Разве не здесь первый симптом тяжкой болезни, определяемой галлюцинациями и бредом? Повторяю вопрос моим противникам и тем, посторонним, которые ворчат в публике, забывая и о величии суда, и о должном уважении к защите обвиняемого; а между тем можно бы, казалось, оценить умеренность моих выражений всякий раз, когда говорю о неведомых страданиях Марии Морель как о причине экстаза, о ненормальной игре ее воображения, принуждающих ее считать себя жертвой неотвязного человека и постепенно уносящих больную в таинственную область сказок.
В первый ли раз подобные обвинения, плод больного мозга, пытаются сбить с толку правосудие?

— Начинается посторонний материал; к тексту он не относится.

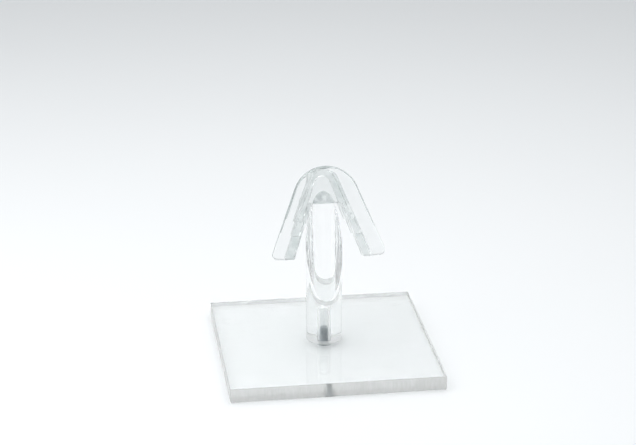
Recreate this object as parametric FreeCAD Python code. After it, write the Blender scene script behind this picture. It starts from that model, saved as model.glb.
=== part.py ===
"""Eyewear display stand: a square plate, an upright rod cut on a slant, and a moulded nose.

The nose is cemented to the rod's slanted face. One countersunk screw comes up through the
plate into the rod's foot, and the rod and nose turn on it as one. Millimetres, +Z up. The
origin is the centre of the plate's underside, and the nose faces -Y.
"""

import FreeCAD, Part
import math
import os
from FreeCAD import Placement, Rotation, Vector

# Base plate
plate_side = 70.0
plate_thickness = 4.8
plate_edge_break = 0.25

# Post: a round rod whose slanted cut starts low at the front and leaves the top as a thin edge
post_diameter = 12.0
post_length = 50.5
cut_start = 16.0
post_foot_chamfer = 0.4

# Countersunk screw, and the holes it sits in
thread_diameter = 2.94
thread_pitch = 0.5
thread_depth = 0.27
screw_length = 9.5
head_diameter = 5.5
head_rim = 0.25
head_recess = 0.15
cross_width = 0.75
cross_reach = 3.0
cross_depth = 1.1
pilot_diameter = 2.8
pilot_depth = 12.0
drill_point_angle = 118.0
plate_hole_diameter = 3.08
head_clearance = 0.07

# Nose, measured along the slanted cut: "up" runs up the cut, "out" stands square to it
nose_leg_end = -3.5
leg_flare = 21.7
lip_top = 26.3
lip_half_width = 19.3
lip_thickness = 2.0
lip_edge_radius = 0.9
lip_corner_radius = 1.9
saddle_top = 25.2
saddle_half_width = 14.4
inner_flare = 19.5
inner_top = 22.9
inner_half_width = 11.3
web_bottom = 14.1
nose_reach = 12.0
saddle_back = 3.0
back_steps = ((8.3, 5.0), (3.8, 9.0))

# Worked out from the above
post_radius = post_diameter / 2
post_top = plate_thickness + post_length
cut_middle = plate_thickness + (cut_start + post_length) / 2
cut_lean = math.degrees(math.atan(post_diameter / (post_length - cut_start)))
head_cone = (head_diameter - thread_diameter) / 2


def on_the_cut():
    """Places a shape drawn in X (across), Y (up the cut) and Z (out from it)."""
    return Placement(Vector(0, 0, cut_middle), Rotation(Vector(1, 0, 0), 90 - cut_lean))


def cylinder(diameter, height, base):
    return Part.makeCylinder(diameter / 2, height, Vector(0, 0, base))


def cone(lower_diameter, upper_diameter, height, base):
    return Part.makeCone(lower_diameter / 2, upper_diameter / 2, height, Vector(0, 0, base))


def base_plate():
    half = plate_side / 2
    plate = Part.makeBox(plate_side, plate_side, plate_thickness, Vector(-half, -half, 0))
    plate = plate.makeChamfer(plate_edge_break, plate.Edges)
    hole = cylinder(plate_hole_diameter, plate_thickness, 0)
    seat_rim = head_recess + head_rim
    seat_diameter = head_diameter + 2 * head_clearance
    seat_cone = (seat_diameter - plate_hole_diameter) / 2
    seat = cylinder(seat_diameter, seat_rim, 0)
    countersink = cone(seat_diameter, plate_hole_diameter, seat_cone, seat_rim)
    return plate.cut(hole).cut(seat).cut(countersink)


def post():
    rod = cylinder(post_diameter, post_length + post_radius, plate_thickness)
    foot = [edge for edge in rod.Edges if edge.BoundBox.ZMax < plate_thickness + 0.01]
    rod = rod.makeChamfer(post_foot_chamfer, foot)
    size = 4 * post_length
    removed = Part.makeBox(size, size, size, Vector(-size / 2, -size / 2, 0))
    removed.Placement = on_the_cut()
    rod = rod.cut(removed)
    point = pilot_diameter / 2 / math.tan(math.radians(drill_point_angle / 2))
    rod = rod.cut(cylinder(pilot_diameter, pilot_depth, plate_thickness))
    return rod.cut(cone(pilot_diameter, 0, point, plate_thickness + pilot_depth))


def screw():
    """A machine screw whose thread is turned as rings, one per pitch."""
    outer = thread_diameter / 2
    root = outer - thread_depth
    shoulder = head_recess + head_rim + head_cone
    tip = head_recess + screw_length
    turns = int((tip - shoulder) / thread_pitch)
    outline = [
        (0, head_recess),
        (head_diameter / 2, head_recess),
        (head_diameter / 2, head_recess + head_rim),
        (outer, shoulder),
    ]
    for turn in range(turns):
        crest = shoulder + (turn + 1) * thread_pitch
        outline.append((root, crest - thread_pitch / 2))
        outline.append((outer, crest - thread_pitch / 8))
        outline.append((outer, crest))
    outline.append((root, tip))
    outline.append((0, tip))
    points = [Vector(radius, 0, height) for radius, height in outline]
    profile = Part.Face(Part.makePolygon(points + points[:1]))
    body = profile.revolve(Vector(0, 0, 0), Vector(0, 0, 1), 360)
    for angle in (0, 90):
        slot = Part.makeBox(
            cross_reach, cross_width, cross_depth, Vector(-cross_reach / 2, -cross_width / 2, 0)
        )
        slot.rotate(Vector(0, 0, 0), Vector(0, 0, 1), angle + 20)
        slot.translate(Vector(0, 0, head_recess))
        body = body.cut(slot)
    return body


def arch(half_width, top, flare, out, depth, bottom=nose_leg_end):
    """An arch with flared straight legs and a round top, from height `out`, `depth` thick."""
    sine = math.sin(math.radians(flare))
    cosine = math.cos(math.radians(flare))
    reach = half_width * cosine + nose_leg_end * sine
    radius = (reach - top * sine) / (1 - sine)
    centre = top - radius
    foot = half_width - (bottom - nose_leg_end) * sine / cosine
    left_foot = Vector(-foot, bottom, out)
    right_foot = Vector(foot, bottom, out)
    left_bend = Vector(-radius * cosine, centre + radius * sine, out)
    right_bend = Vector(radius * cosine, centre + radius * sine, out)
    edges = [
        Part.LineSegment(left_foot, left_bend).toShape(),
        Part.Arc(left_bend, Vector(0, top, out), right_bend).toShape(),
        Part.LineSegment(right_bend, right_foot).toShape(),
        Part.LineSegment(right_foot, left_foot).toShape(),
    ]
    return Part.Face(Part.Wire(edges)).extrude(Vector(0, 0, depth))


def inner_arch(out, depth):
    """The space inside the saddle, open past the leg ends."""
    margin = 2.0
    return arch(inner_half_width, inner_top, inner_flare, out, depth, nose_leg_end - margin)


def lip():
    """The rounded front plate that keeps the glasses from sliding off."""
    plate = arch(lip_half_width, lip_top, leg_flare, nose_reach - lip_thickness, lip_thickness)
    corners = []
    for edge in plate.Edges:
        upright = edge.BoundBox.ZLength > lip_thickness / 2
        if upright and edge.BoundBox.YMax < nose_leg_end + 0.01:
            corners.append(edge)
    plate = plate.makeFillet(lip_corner_radius, corners)
    rims = [edge for edge in plate.Edges if edge.BoundBox.ZLength < 0.01]
    return plate.makeFillet(lip_edge_radius, rims)


def saddle():
    """The walls that the bridge of the glasses rests on, with a back edge that steps forward."""
    depth = nose_reach - lip_thickness + saddle_back
    walls = arch(saddle_half_width, saddle_top, leg_flare, -saddle_back, depth)
    side = 4 * lip_half_width
    for below, forward in back_steps:
        step = Part.makeBox(side, side, forward, Vector(-side / 2, below - side, -saddle_back))
        walls = walls.cut(step)
    return walls


def nose_rest():
    body = lip().fuse(saddle())
    body = body.cut(inner_arch(-saddle_back, saddle_back))
    opening = inner_arch(0, nose_reach)
    web = Part.makeBox(
        2 * inner_half_width,
        inner_top,
        nose_reach,
        Vector(-inner_half_width, web_bottom, 0),
    )
    body = body.cut(opening.cut(web)).removeSplitter()
    body.Placement = on_the_cut()
    return body


def write(name, shape):
    solid = shape.Solids[0]
    solid.exportStep(os.path.join("parts", name + ".step"))
    box = solid.BoundBox
    print(name, "valid", solid.isValid(), "solids", len(shape.Solids), "volume", round(solid.Volume, 1))
    print("  from", [round(value, 2) for value in (box.XMin, box.YMin, box.ZMin)])
    print("  to", [round(value, 2) for value in (box.XMax, box.YMax, box.ZMax)])


os.makedirs("parts", exist_ok=True)
write("base_plate", base_plate())
write("post", post())
write("nose_rest", nose_rest())
write("screw", screw())
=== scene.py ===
"""Looks of the eyewear display stand: clear acrylic plate, post and nose, and a steel screw.

Each piece is drawn in millimetres with the CAD model's sizes and then scaled to metres. The
nose is drawn on the post's slanted cut: X across, Y up the cut, Z out from it.
"""

import bmesh
import bpy
import math
from mathutils import Matrix, Vector


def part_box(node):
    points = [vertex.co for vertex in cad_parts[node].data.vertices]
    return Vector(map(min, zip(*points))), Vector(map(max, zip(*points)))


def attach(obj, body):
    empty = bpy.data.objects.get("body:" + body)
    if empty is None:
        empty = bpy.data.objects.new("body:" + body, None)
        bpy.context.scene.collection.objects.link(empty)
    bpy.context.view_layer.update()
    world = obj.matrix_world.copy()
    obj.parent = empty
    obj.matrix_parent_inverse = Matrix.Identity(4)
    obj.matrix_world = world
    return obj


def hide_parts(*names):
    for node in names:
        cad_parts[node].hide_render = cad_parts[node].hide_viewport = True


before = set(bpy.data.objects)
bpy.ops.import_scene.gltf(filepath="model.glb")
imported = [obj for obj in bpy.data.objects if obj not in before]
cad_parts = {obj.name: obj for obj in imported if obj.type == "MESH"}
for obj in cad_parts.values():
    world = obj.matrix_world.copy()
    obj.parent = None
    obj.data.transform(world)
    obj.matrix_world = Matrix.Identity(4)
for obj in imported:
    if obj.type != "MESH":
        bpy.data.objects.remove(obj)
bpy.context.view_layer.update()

millimetre = 0.001

# Camera
camera_azimuth = math.radians(-8.0)
camera_elevation = math.radians(21.2)
camera_distance = 0.6474
camera_target = Vector((-0.00195, 0.00027, 0.0462))
camera_lens = 112.0
sensor_width = 36.0

# Stage, in metres
floor_size = 6.0
floor_gap = 0.00005

# Base plate
plate_corner_radius = 0.5
plate_rim_radius = 0.25
hole_diameter = 3.08
seat_diameter = 5.64
seat_rim = 0.4

# Post
post_gap = 0.03
post_foot_chamfer = 0.4
cut_start = 16.0
cut_rim = 0.1
pilot_diameter = 2.8
pilot_depth = 12.0
pilot_point = 0.84

# Screw
thread_diameter = 2.94
thread_pitch = 0.5
thread_depth = 0.27
head_rim = 0.25
cross_reach = 3.0
cross_width = 0.75
cross_depth = 1.1
cross_turn = math.radians(20)

# Nose
leg_end = -3.5
leg_flare = math.radians(21.7)
lip_top = 26.3
lip_half_width = 19.3
lip_thickness = 2.0
lip_rim_radius = 0.9
lip_corner_radius = 1.9
saddle_top = 25.2
saddle_half_width = 14.4
inner_flare = math.radians(19.5)
inner_top = 22.9
inner_half_width = 11.3
web_bottom = 14.1
nose_reach = 12.0
saddle_back = 3.0
back_steps = ((8.3, 5.0), (3.8, 9.0))
cement_film = 0.02
nose_edge_radius = 0.25

# Meshes, in millimetres
too_close = 0.003
nearly_level = 0.01
smooth_bend = math.radians(35)
sharp_bend = math.radians(38)
tool_overrun = 1.0

# The nose's cells, in the order that they reach back from its front
lip_cell, foot_cell, step_cell, web_cell, wall_cell = range(1, 6)

# Materials
acrylic_ior = 1.49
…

Разве на пути истории залы судебных заседаний не оглашались, может быть, слишком часто, романическими сказками экзальтированных женщин, которых нельзя было объяснить ничем, кроме галлюцинаций этого рода?
В самом деле, где иная причина тому, что лет двадцать назад одна испанка утверждала пред судом: «Меня отравили; преступники: моя горничная, муж мой…, его тетка!». Вы, конечно, помните интерес, возбужденный среди парижан бесконечными прениями по этой жалобе; помните, какое участие принимали в потерпевшей страстные барыни, сбегавшиеся в этот самый зал со всех сторон… Увы, правосудие было, наконец, обмануто, а горничная осуждена на смерть.
Благостью провидения приговор был отменен; новое следствие доказало невиновность бедной девушки, и несчастная жертва эшафота была оправдана единогласно.
Кто же толкнул на подобную ложь высокопоставленную, титулованную и богатую женщину? Кто привязал ее к кровати, пролил яд, вымазал в черный цвет ее губы и грудь? Кому пришло в голову заготовить такие улики? Ей самой! Страшная наклонность к таинственному увлекла ее на ложный донос!